The person tasting the coffee beans during the cupping process keeps track of the individual characteristics of each coffee variety by using tasting score sheets that enable the taster to carefully note everything that they experience in each coffee.
Every aspect of the coffee is recorded, including all flavor notes, texture, mouthfeel, body, aroma, and aftertaste. The process of cupping is vital for testing the quality of coffee and highlighting the individual flavors of coffee, as they are very difficult to determine without a comparison.
The premise of coffee cupping is comparative tasting, and without this involved process, there would be no reliable way to identify the individual characteristics and quality of particular coffees.
When Is Coffee Cupping Done?
Cupping is a process of comparative tasting that is performed at almost every level of the coffee supply chain. Different levels of the coffee supply chain will use cupping as means of identifying certain aspects of the coffee, ensuring that a certain level of quality is maintained, and even checking the success of a coffee roast.
Coffee cupping is used in the industry in many different ways. For example, coffee buyers will cup brewed coffee when they visit specific coffee origins, farms, and growers when searching for coffee beans that they may want to buy to sell.
Coffee importers will also cup coffee to check the coffee quality and to ensure that the coffee that is shipped to them is the same coffee and the same quality that they tasted in their pre-purchase sample. This typically applies to importers that purchase coffee beans from multiple origins and producers.
Roasters are known to cup coffee to identify which roasting processes are successful and to make sure that the quality of the roasting process that they use is producing good coffee beans for brewing.
Cupping is even done on a small scale by owners and baristas of cafés and coffee shops in order to decide which coffee varieties they want to place on their menu. This is very common among coffee shops and cafés that specialize in specialty coffee.

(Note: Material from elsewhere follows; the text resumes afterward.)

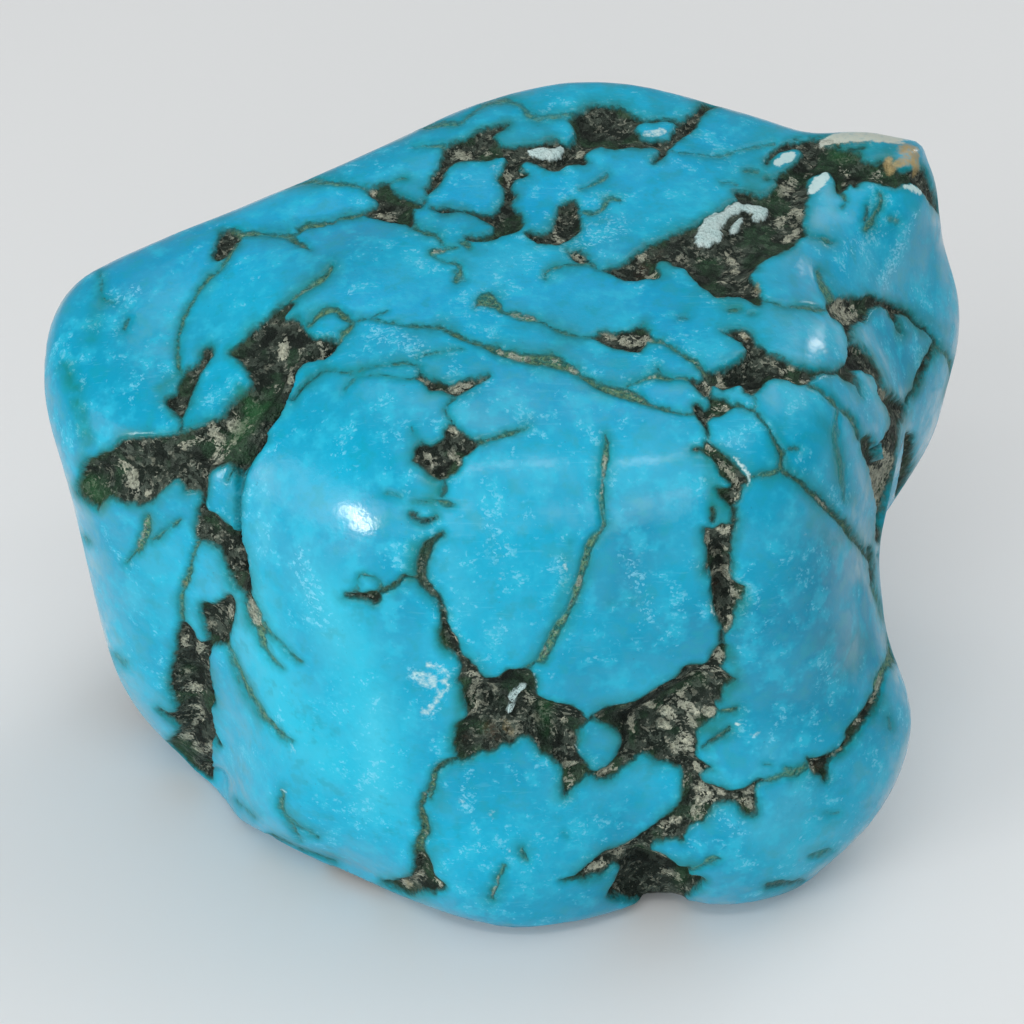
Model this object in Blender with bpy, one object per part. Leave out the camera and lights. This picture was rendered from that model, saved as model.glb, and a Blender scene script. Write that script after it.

From these examples, it is plain to see that cupping is an important aspect and process in the coffee industry at every level, and skilled coffee tasters that perform coffee cupping along the way are the heroes that ensure that the everyday coffee drinker receives high-quality coffee that they expect, and are not subjected to inferior coffee beans.
How Does Cupping Affect The Everyday Coffee Drinker?
We have explored the role of cupping along with the main supply levels of coffee, but does cupping at these levels really have a big impact on the way the normal person drinks and experiences coffee?
The truth is that coffee cupping is the main form of quality control and coffee characteristic identification in the coffee industry. Without the process of comparative coffee cupping, it would be very difficult to identify the unique attributes of any coffee variety.
This means that without coffee cupping, it would be impossible to inform the person who may buy or drink a particular coffee of any of its particular flavors and characteristics. This would mean that any person buying a bag of coffee for brewing at home would have no way of telling what the coffee is like before brewing it, which may lead to a person accidentally buying a brewing coffee that they do not enjoy at all.
This experience would then reflect badly on the brand, and that person would be less likely to ever buy coffee from that producer, or even that origin again, based solely on one experience.
A lack of coffee cupping would also remove quality control in the industry. This means that it would be practically impossible to know the quality of coffee, and therefore it would be impossible to value coffee. This means that every coffee shop would sell coffee, not knowing if it tastes good or is of high quality or not, and there would be no price variation in coffee.
Every coffee would be sold at the same price, meaning that poor quality coffee would be as expensive as high-quality coffee. All of these factors would have a knock-on effect that would have a major impact on the coffee industry as a whole, and no everyday coffee drinker would have any control over the coffee that they purchase or brew.
Without coffee cupping, the everyday coffee drinker would struggle to find any coffee that they enjoy, which would ruin the experience entirely.
At the end of it all, cupping in coffee is an important aspect of tasting, comparing, identifying, and evaluating coffee while maintaining standards of quality across the entire industry. Without cupping, the coffee industry would be what we know it to be today.
To discover the value of cupping for yourself, get together a small sample of various coffee beans and brew them all in a cupping format. Taste them comparatively with a critical palate, and you will quickly identify the various flavors and qualities of the coffee that you taste.